During Mnuchin’s Senate confirmation hearing, Senator Ron Wyden of Oregon had this to say:

‘Widow foreclosures’ on reverse mortgages – OneWest did more of those than anybody else. The bank defends its record on loan modifications, but it was found guilty of an illegal practice known as ‘dual tracking.’ One bank department tells homeowners to stop making payments so they can pursue modification, while another department presses on and hurtles them into foreclosure anyway.”

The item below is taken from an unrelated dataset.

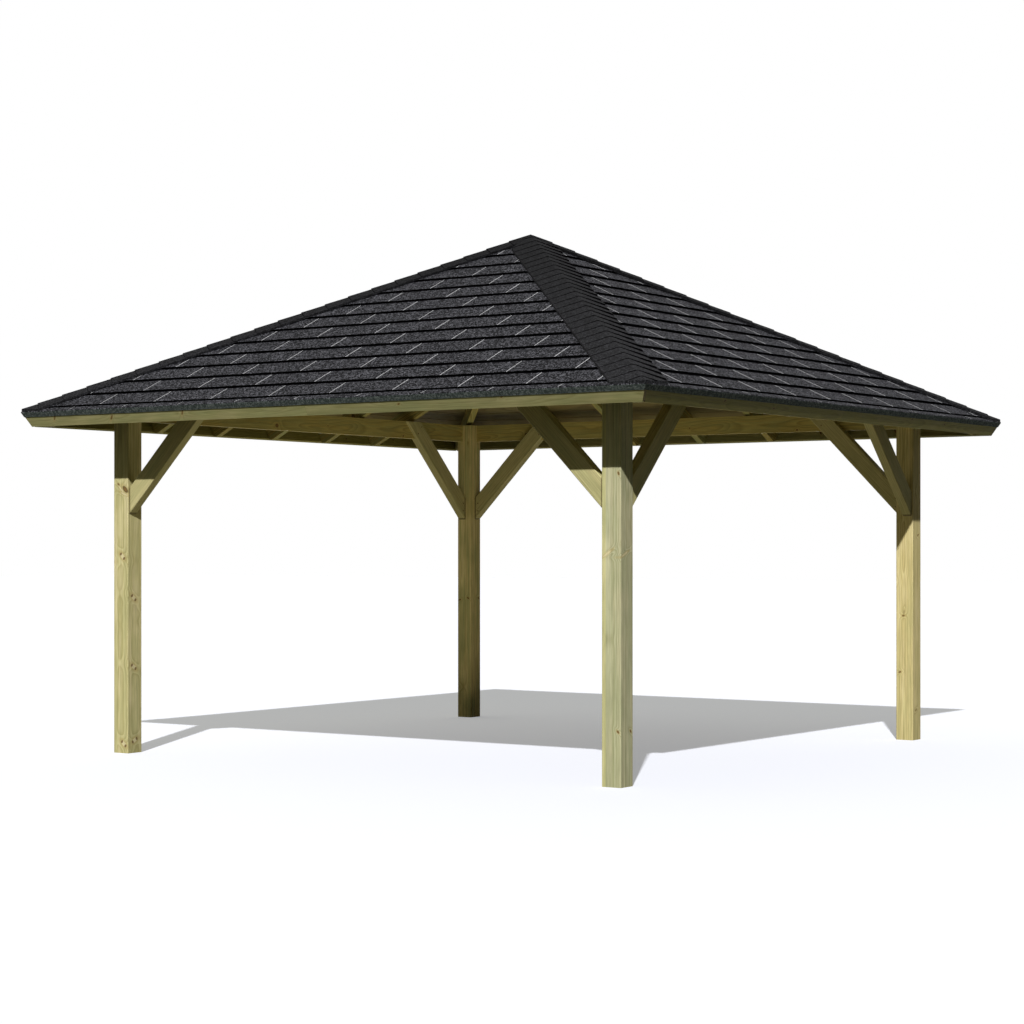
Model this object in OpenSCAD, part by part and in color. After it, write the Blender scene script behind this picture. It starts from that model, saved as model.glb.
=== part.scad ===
/* [Frame] */
// Width over the outer faces of the corner posts, the same on all four sides
frame_w = 3600; // [3200:10:4200]
// Section of a corner post, square
post_w = 117; // [100:1:140]
// Height of the beams' top edge above the ground
beam_top = 2112; // [1950:1:2400]
// Height of a beam's section
beam_h = 117; // [95:1:145]
// Thickness of a beam
beam_t = 45; // [35:1:60]
// Chamfer along the edges of the posts and the braces
arris = 3; // [1:0.5:5]

/* [Braces] */
// Width of a brace's face
brace_w = 110; // [80:1:130]
// Thickness of a brace
brace_t = 60; // [50:1:70]
// Depth that a brace lies behind the post's outer face
brace_setback = 9; // [4:1:14]
// Height of a brace, from its lower corner on the post to the beam's top edge
brace_rise = 681; // [550:1:800]

/* [Roof frame] */
// Slope of the roof from level, in degrees
pitch = 27.2; // [22:0.1:32]
// Level distance from a beam's outer face to the rafters' tail ends
overhang = 352; // [250:1:450]
// Thickness of every rafter
rafter_w = 45; // [35:1:60]
// Depth of a common or jack rafter, square to its edge
rafter_d = 90; // [80:1:110]
// Depth of a hip rafter, square to its edge
hip_d = 115; // [105:1:130]
// Distance between rafters along the eave, centre to centre
rafter_gap = 550; // [450:10:600]
// Jack rafters on each side of the middle rafter of a slope
jacks = 2; // [1:1:2]
// Depth of the seat cut in a rafter at the beam's outer face
seat_cut = 8; // [4:1:16]
// Width of the eight-sided hub at the apex, across its flats
hub_w = 126; // [115:1:160]
// Length of the hub below the rafters' top edges
hub_drop = 190; // [150:5:260]

/* [Roof skin] */
// Thickness of the roof boards
board_t = 19; // [16:1:25]
// Cover width of one roof board
board_w = 96; // [80:1:140]
// Width of the V groove between two boards, seen from below
groove_w = 7; // [4:0.5:9]
// Depth of that V groove
groove_d = 3.5; // [2:0.5:5]
// Thickness of the fascia
fascia_t = 22; // [18:1:30]
// Height of the fascia, square to its edge
fascia_h = 90; // [80:1:120]
// Gap at the joint in the middle of each fascia
splice_gap = 1; // [0.5:0.5:3]
// Thickness of the shingles at the lower edge of a course
shingle_butt = 10; // [6:0.5:12]
// Thickness of the shingles where the next course covers them
shingle_thin = 2; // [1.5:0.5:5]
// Height of a shingle course up the slope
course_h = 174.5; // [120:0.5:220]
// Height that shows of the lowest course, which covers only the eave
eave_course = 69; // [50:1:110]
// Distance that the shingles' turned-down edge stands out from the fascia
lip_t = 3; // [2:1:16]
// Depth of the turned-down edge over the face of the fascia
lip_drop = 23; // [15:1:35]
// Width of each wing of a hip cap
cap_w = 160; // [110:1:200]
// Visible length of one hip cap on the front right hip
cap_step = 108.5; // [90:0.5:160]
// Visible length of one hip cap on the other hips
long_cap_step = 152; // [110:0.5:200]
// Thickness of a hip cap at its lower edge
cap_butt = 14; // [11:0.5:17]
// Thickness of a hip cap where the next one covers it
cap_thin = 8; // [5:0.5:10]

/* [Hidden] */
SIDES = ["right", "back", "left", "front"];
CORNERS = ["back_right", "back_left", "front_left", "front_right"];
PINE = "#b8b27e";
PINE_DARK = "#8c8558";
FELT = "#3b3a3e";
CAP_FELT = "#2b2b2d";

// Half widths of the frame and heights of its joints
half = frame_w / 2;
post_in = half - post_w;
beam_in = half - beam_t;
beam_bot = beam_top - beam_h;

// A slope's own coordinates: t runs down the slope, n stands square to it
rafter_bot_n = half * sin(pitch) + (beam_top - seat_cut) * cos(pitch);
rafter_top_n = rafter_bot_n + rafter_d;
board_top_n = rafter_top_n + board_t;
cap_bot_n = board_top_n + shingle_butt;
tail_t = (half + overhang - rafter_top_n * sin(pitch)) / cos(pitch);
fascia_out_t = tail_t + fascia_t;
lip_out_t = fascia_out_t + lip_t;
fascia_bot_n = board_top_n - fascia_h;

// Level that no rafter tail goes below, just above the fascia's lower edge
tail_z = fascia_bot_n * cos(pitch) - fascia_out_t * sin(pitch) + 3;

// Plan sizes that reach past the roof and its apex
reach = half + overhang + 200;
tall = 6000;

// Angle of a hip in the plane of its slope, and a hip's own fall from level
hip_turn = atan(cos(pitch));
hip_fall = atan(tan(pitch) / sqrt(2));

// Level offset of a jack rafter's cheek from the hip line, along the slope's run
cheek = rafter_w / 2 * sqrt(2);

// Turns a piece of the right slope or the back right corner to side or corner k
module turn(k) {
    rotate([0, 0, 90 * k]) children();
}

// Lays a shape drawn in t, v and n onto the right slope
module on_slope() {
    rotate([0, pitch, 0]) children();
}

// A straight length along the eave whose section is an outline in t and n
module along_eave(outline, from, to) {
    on_slope() translate([0, to, 0]) rotate([90, 0, 0]) linear_extrude(height = to - from)
        polygon(outline);
}

// Everything over the plan of one slope, between its two hips
module over_slope(inset = 0, out = reach) {
    linear_extrude(height = tall)
        polygon([[inset, 0], [out, inset - out], [out, out - inset]]);
}

// Everything over half of one slope's plan, from its middle to one hip
module over_half_slope(out = reach) {
    linear_extrude(height = tall) polygon([[0, 0], [out, 0], [out, out]]);
}

// Everything outside the plane t = at on the right slope
module beyond(at) {
    on_slope() translate([at, -tall, -tall]) cube([tall, 2 * tall, 3 * tall]);
}

// Everything above the plane n = at on the right slope
module above(at) {
    on_slope() translate([-tall, -tall, at]) cube([2 * tall, 2 * tall, tall]);
}

// A bar of square section with chamfered long edges, standing on z = 0
module arrised_bar(a, b, h) {
    linear_extrude(height = h) polygon([
        [arris, 0], [a - arris, 0], [a, arris], [a, b - arris],
        [a - arris, b], [arris, b], [0, b - arris], [0, arris]
    ]);
}

// Corner post, notched on its two outer faces for the beams
module post() {
    color(PINE) difference() {
        translate([post_in, post_in, 0]) arrised_bar(post_w, post_w, beam_top);
        translate([beam_in, 0, beam_bot]) cube([post_w, frame_w, beam_h + 1]);
        translate([0, beam_in, beam_bot]) cube([frame_w, post_w, beam_h + 1]);
    }
}

// Beam of a side: the front and back beams run through, the side beams butt on them
module beam(through) {
    run = through ? half : beam_in;
    color(PINE_DARK) translate([beam_in, -run, beam_bot]) cube([beam_t, 2 * run, beam_h]);
}

// Brace at the back end of the right side, drawn as if square to the side
module brace() {
    foot = beam_top - brace_rise;
    out = half - brace_setback;
    color(PINE) intersection() {
        difference() {
            translate([out - brace_t, post_in, foot]) rotate([45, 0, 0])
                translate([0, 0, -brace_w]) arrised_bar(brace_t, brace_w, 2 * brace_rise);
            translate([beam_in, -half, beam_bot]) cube([beam_t, frame_w, beam_h]);
        }
        cube([frame_w, post_in, beam_top]);
    }
}

// Section of a common or jack rafter, in t and n
function rafter_outline(from) = [
    [from, rafter_bot_n], [tail_t, rafter_bot_n], [tail_t, rafter_top_n], [from, rafter_top_n]
];

// Takes off what a rafter may not fill: the beam's seat and the tail below the fascia
module rafter_cuts() {
    translate([0, -reach, beam_bot]) cube([half, 2 * reach, beam_h]);
    translate([0, -reach, tail_z - tall]) cube([reach, 2 * reach, tall]);
}

// One rafter of the right slope, centred at v along the eave
module rafter(v) {
    top_t = -rafter_top_n * tan(pitch);
    difference() {
        along_eave(rafter_outline(top_t), v - rafter_w / 2, v + rafter_w / 2);
        rafter_cuts();
    }
}

// Rafter in the middle of a slope, which runs from the hub to the eave
module middle_rafter() {
    color(PINE_DARK) intersection() {
        rafter(0);
        translate([hub_w / 2, -reach, 0]) cube([reach, 2 * reach, tall]);
    }
}

// Shorter rafters that end on the hip rafters, with cheeks cut to fit
module jack_rafters() {
    color(PINE_DARK) for (i = [1 : jacks], s = [-1, 1])
        intersection() {
            rafter(s * i * rafter_gap);
            over_slope(inset = cheek);
        }
}

// Hip rafter of the back right corner, its top planed to both slopes
module hip_rafter() {
    crest = rafter_top_n / cos(pitch);
    drop = hip_d / cos(hip_fall);
    run = reach * sqrt(2);
    color(PINE_DARK) difference() {
        rotate([90, 0, 45]) translate([0, 0, -rafter_w / 2]) linear_extrude(height = rafter_w)
            polygon([
                [0, crest], [run, crest - run * tan(hip_fall)],
                [run, crest - drop - run * tan(hip_fall)], [0, crest - drop]
            ]);
        above(rafter_top_n);
        turn(1) above(rafter_top_n);
        beyond(tail_t);
        turn(1) beyond(tail_t);
        rafter_cuts();
        hub_prism(0, tall);
    }
}

// The hub's eight-sided form between two heights
module hub_prism(from, to) {
    translate([0, 0, from]) linear_extrude(height = to - from)
        rotate(22.5) circle(d = hub_w / cos(22.5), $fn = 8);
}

// Hub that the hip and middle rafters meet on, its top planed to the four slopes
module apex_hub() {
    top = rafter_top_n / cos(pitch);
    color(PINE_DARK) difference() {
        hub_prism(top - hub_drop, top);
        for (k = [0 : 3]) turn(k) above(rafter_top_n);
    }
}

// Underside of the close boards, as points from the top board down to the eave
function board_unders(top_t) = [
    for (i = [floor((tail_t - top_t) / board_w) : -1 : 1], t = tail_t - i * board_w)
        each [[t - groove_w / 2, rafter_top_n], [t, rafter_top_n + groove_d],
            [t + groove_w / 2, rafter_top_n]]
];

// Close boards of one slope, laid along the eave, with a V groove at each joint below
module roof_boards() {
    top_t = -board_top_n * tan(pitch);
    color(PINE_DARK) intersection() {
        along_eave(concat(
            [[top_t - board_w, board_top_n], [top_t - board_w, rafter_top_n]],
            board_unders(top_t),
            [[tail_t, rafter_top_n], [tail_t, board_top_n]]), -reach, reach);
        over_slope();
    }
}

// Fascia of a side in two lengths: the front and back ones cover the others' ends
module fascia(through) {
    stop_t = through ? fascia_out_t : tail_t;
    color(PINE) difference() {
        along_eave([[tail_t, fascia_bot_n], [fascia_out_t, fascia_bot_n],
            [fascia_out_t, board_top_n], [tail_t, board_top_n]], -reach, reach);
        turn(1) beyond(stop_t);
        turn(-1) beyond(stop_t);
        translate([0, -splice_gap / 2, 0]) cube([reach, splice_gap, tall]);
    }
}

// Top of the shingle courses, as points from the eave to the apex
function course_tops(top_t) = [
    for (t = lip_out_t, end = lip_out_t - eave_course; t > top_t; t = end, end = t - course_h)
        each [[t, board_top_n + shingle_butt], [end, board_top_n + shingle_thin]]
];

// Shingle courses of one slope with their turned-down edge
module shingles() {
    top_t = -(board_top_n + shingle_butt) * tan(pitch) - course_h;
    lip_n = board_top_n - lip_drop;
    color(FELT) intersection() {
        along_eave(concat(
            [[top_t - course_h, board_top_n], [fascia_out_t, board_top_n],
                [fascia_out_t, lip_n], [lip_out_t, lip_n]],
            course_tops(top_t)), -reach, reach);
        over_slope();
    }
}

// Outline of one wing of a run of hip caps, along the hip and square to the slope
function cap_outline(length, step) = concat(
    [[-step, 0], [length, 0]],
    [for (s = length, end = length - step; s > 0; s = end, end = s - step)
        each [[s, cap_butt], [end, cap_thin]]]
);

// Hip caps of the back right corner: folded felt pieces, each over the next lower one
module hip_caps(step) {
    length = (lip_out_t + cap_bot_n * tan(pitch)) / cos(hip_turn);
    edge = (lip_out_t * cos(pitch)) + cap_bot_n * sin(pitch);
    color(CAP_FELT) for (m = [0, 1])
        mirror(m == 0 ? [0, 0, 0] : [1, -1, 0])
            intersection() {
                on_slope() translate([-cap_bot_n * tan(pitch), 0, cap_bot_n])
                    rotate([0, 0, hip_turn]) rotate([90, 0, 0]) translate([0, 0, -2 * cap_butt])
                        linear_extrude(height = cap_w + 2 * cap_butt)
                            polygon(cap_outline(length, step));
                over_half_slope(out = edge);
            }
}

for (k = [0 : 3]) {
    turn(k) post();
    turn(k) beam(k % 2 == 1);
    turn(k) brace();
    turn(k) mirror([1, -1, 0]) brace();
    turn(k) hip_rafter();
    turn(k) middle_rafter();
    turn(k) jack_rafters();
    turn(k) roof_boards();
    turn(k) fascia(k % 2 == 1);
    turn(k) shingles();
    turn(k) hip_caps(k == 3 ? cap_step : long_cap_step);
}
apex_hub();
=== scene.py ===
# %% [markdown]
# A garden gazebo with a shingled hipped roof
#
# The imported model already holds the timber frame: posts, braces, beams, rafters, close boards and
# fascias. This lesson gives every timber its own grain, lays the felt shingles tab by tab, folds the
# hip caps, drives the screws of the braces, and sets up a plain studio around it all.

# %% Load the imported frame
from functools import partial
from math import ceil, cos, floor, hypot, pi, radians, sin, sqrt, tan
from random import Random

import bmesh
import bpy
from mathutils import Matrix, Vector


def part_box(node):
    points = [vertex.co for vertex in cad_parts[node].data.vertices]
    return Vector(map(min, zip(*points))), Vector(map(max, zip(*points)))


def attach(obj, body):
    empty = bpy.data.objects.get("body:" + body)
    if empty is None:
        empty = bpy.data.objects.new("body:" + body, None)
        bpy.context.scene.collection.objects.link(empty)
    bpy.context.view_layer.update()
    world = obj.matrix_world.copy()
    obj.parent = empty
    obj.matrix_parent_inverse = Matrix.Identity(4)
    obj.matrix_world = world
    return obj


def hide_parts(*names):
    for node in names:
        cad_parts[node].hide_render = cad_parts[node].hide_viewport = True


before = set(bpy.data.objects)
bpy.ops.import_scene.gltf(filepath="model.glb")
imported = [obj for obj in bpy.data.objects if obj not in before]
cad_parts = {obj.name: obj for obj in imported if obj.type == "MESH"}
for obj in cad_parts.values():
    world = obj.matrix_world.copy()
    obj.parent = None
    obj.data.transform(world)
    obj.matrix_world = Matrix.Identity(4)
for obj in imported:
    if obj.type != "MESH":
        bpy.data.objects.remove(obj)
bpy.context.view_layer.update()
MM = 0.001

# %% [markdown]
# The camera stands where the photographer stood: about 14 metres out, at a low standing height, and
# level. A level camera keeps the posts upright, so the frame is shifted a little instead of tilted.

# %% Camera
CAMERA_PLACE = (8.100, -11.770, 1.2465)
CAMERA_TURN = 0.598
CAMERA_LENS = 80.86
CAMERA_SHIFT = (-0.0289, 0.0322)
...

Last Thursday, the American people got a good look at how Otting plans to run the Office of the Comptroller of the Currency. The Federal agency released a statement advising that the insured bank under the Citigroup umbrella, Citibank, has been fined $70 million for failing to live up to its 2012 cease and desist order involving money laundering. But neither the press release nor the consent order provided a clue to the American people as to what Citibank had actually done. It was one of the least transparent documents that we have ever seen coming from a bank regulator, leaving the American people to wonder if a Wall Street bank, as is typical, engaged in billions of dollars of illegal activity and got off paying pennies on the dollar in a fine to a captured regulator.